As an aside, while Xenophon was retreating from problems with the Persians who were invading the Middle East, Xenophon was attacked by the Kurds (even back then!).
This book was exceedingly well read by Charlton Griffin, by the way.
I strongly recommend this book for its own sake and for its accessibility and value to modern readers.
"Simply a must"
This book was the first Ancient history audiobook I ever downloaded from here and it completely opened my eyes to how interesting and captivating an audiobook of a beautifully written, insightful (you get a real feeling for Xenophon the man) book could be. I've since downloaded many other classics from here, but none so far has matched this book. I'm really happy I've had a chance to "read" this book, a book that I probably would never have picked off a library shelf.
...and my 6 year old daughter loves the fact that Xenophon and the Greeks complained about having to go and see the Persian king "without breakfast"
This was such an amazing story! I could hardly wait to take another road trip so that I could hear it again. It's a shame that such an wondrous story is lost to the majority of the public....and it's true. I hear it referenced by other philospher's and realize it was quite a feat. This is a story that needs to be spread. Would make a great movie!
"One of the great adventures in human history"
Herodotus might have been the Father of History, but Xenophon was the cool, older brother. This one-time pupil of Socrates is one of those soldier/scholars who makes both intellectuals and warriors feel inadequate. 'The Persian Expedition' or 'The March of the Ten Thousand' or 'Anabasis' (all depending on your version or translation) relates the story told by Xenophon of his experiences fighting with and leading the 10,000 Hellene mercenaries hired by Cyrus the Younger and the army's 3000+ mile march into Persian.
This experience, which Will Durrant once called "one of the great adventures in human history," can be read as history, adventure story, leadership manual, or a real-life application of Socratic philosophy.
I absolutely loved this book! Xenophon is an excellent writer and the narrator is outstanding.
"War is not inhuman; war is essentially human"
There is no substitute for hearing the actual story of a person who lived 2400 years ago. If you take this into account, you will excuse the fact that sometimes the story is hard to follow. We all know that war has been a dominate feature of human history, but this story really brings home the fact that war is an integral part of being human ? so far at least. Not a pleasant revelation.
It is hard to imagine that Xenophon was as far-sighted, intelligent, modest and selfless as he portrays himself, although perhaps he was. If so, then he might well have been an even greater person then he reports, because he would probably have omitted many of his selfless acts.
If you like ancient history, then you will like this recording.
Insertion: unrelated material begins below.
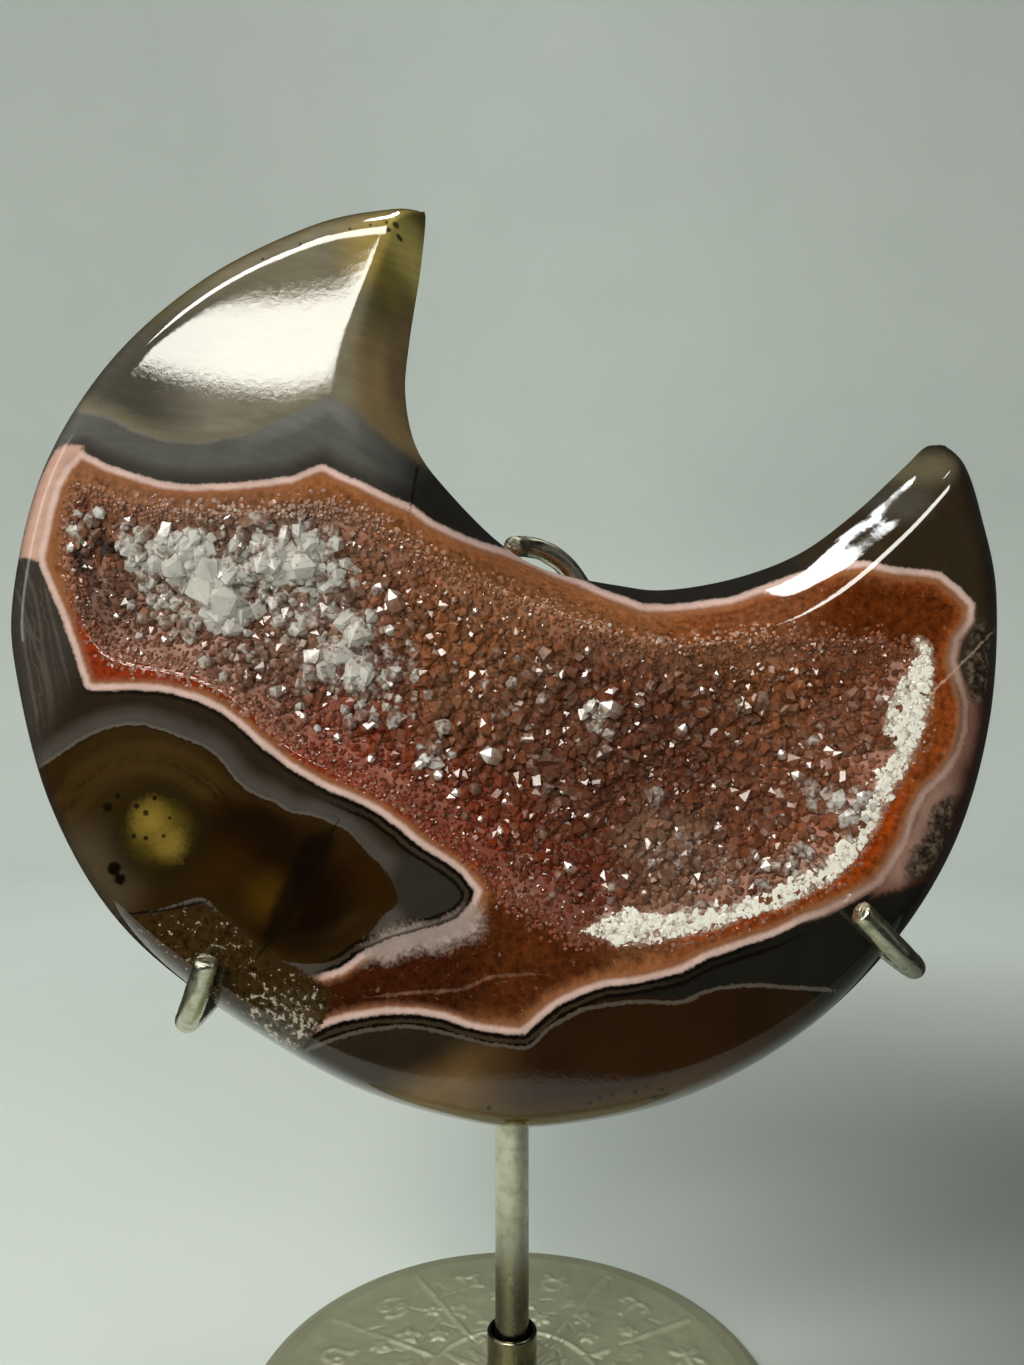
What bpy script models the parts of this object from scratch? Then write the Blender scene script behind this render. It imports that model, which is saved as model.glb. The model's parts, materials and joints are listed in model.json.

"Great book once you get going"
This is a translation of the original work, and as such it takes a while to get used to the differences in literary style between ancient Athenian and modern texts. The first 30 minutes are the toughest with line after line of unknown places and names. After that however, the book really begins to pull you in. Xenophon, the writer is a classic example of inspiring leadership and character. The text gives you a great insight into the daily lives of the Greek mercenaries and the role of the Greek warriors in ancient times. Thoroughly enjoyable.
"Excellently Read, Great Story"
This story is read with clairty and excitement. You quickly learn why the story influenced Alexander the Great and all ancient military commanders. An army against all odds bravely retreating through hostile territory. It combines the heroicism of battle and inhumanity violent raids against helpless countryside people. A book that makes you admire war and how we should avoid it at all costs.
"Excellent insight on leadership"
I found this book on accident when I found out it was the inspiration for "The Warriors". I debated on whether to download it but it has become one of my favorite books. The reader who wants an engaging story will not be dissapointed. However the true brilliance of this book lies in how Xenophon shows great use of reason and leadership in the face of extreme trials. If anyone is a project manager or has any interest in being a good leader this book is more useful than The Art of War.
"A Lesson in Leadership"
This is a translation of Xenophon's book "Anabasis" of his 401 B.C. participation as a mercenary in the army of Cyrus. Cyrus hired Greek mercenary to add to his Persian army to fight his brother King Artaxerxes II of Persia for the throne. He told the Greek he was going against the Pisidians. Cyrus was killed at the Battle of Canaxa. The Ten Thousand mercenaries found themselves without leadership far from the sea, deep in hostile territory near the heart of Mesopotamia. Xenophan was elected as one of the leaders and they fought their way north through hostile country chased by the Persian Army to the Black Sea then to Greece. His book records the entire expedition and his speeches to the soldiers and his reasons for each of the action they told. Great lessons in leadership and tactics. If you enjoy history this is a must book. Alexander used the book as a guide through the area. The description of the land in 401 B.C. is great. Charlton Griffin did a great job reading the book and pronouncing all the words.
"Boys Own Adventure"
It's a shame that more people don't know about Xenophon and his 10,000 Greek mercenaries. The story of their march into the heart of the Persian empire, there to see first the death of their ambitious employer and then the betrayal and murder of their leaders, followed by their retreats on foot through Persia and Armenia, Asia Minor and Thrace is one of the great adventure stories of all time.
Charlton Griffin is an odd narrator. I've found his 'plummy' accent and occasional very odd pronunciations to be a bit of a distraction on some audiobooks but it seems to work well on this one. The book has a first person narrative and the occasional oddnesses of Mr Griffin's speech lends the tale a strange remoteness which seems appropriate for a story that has come down to us from antiquity.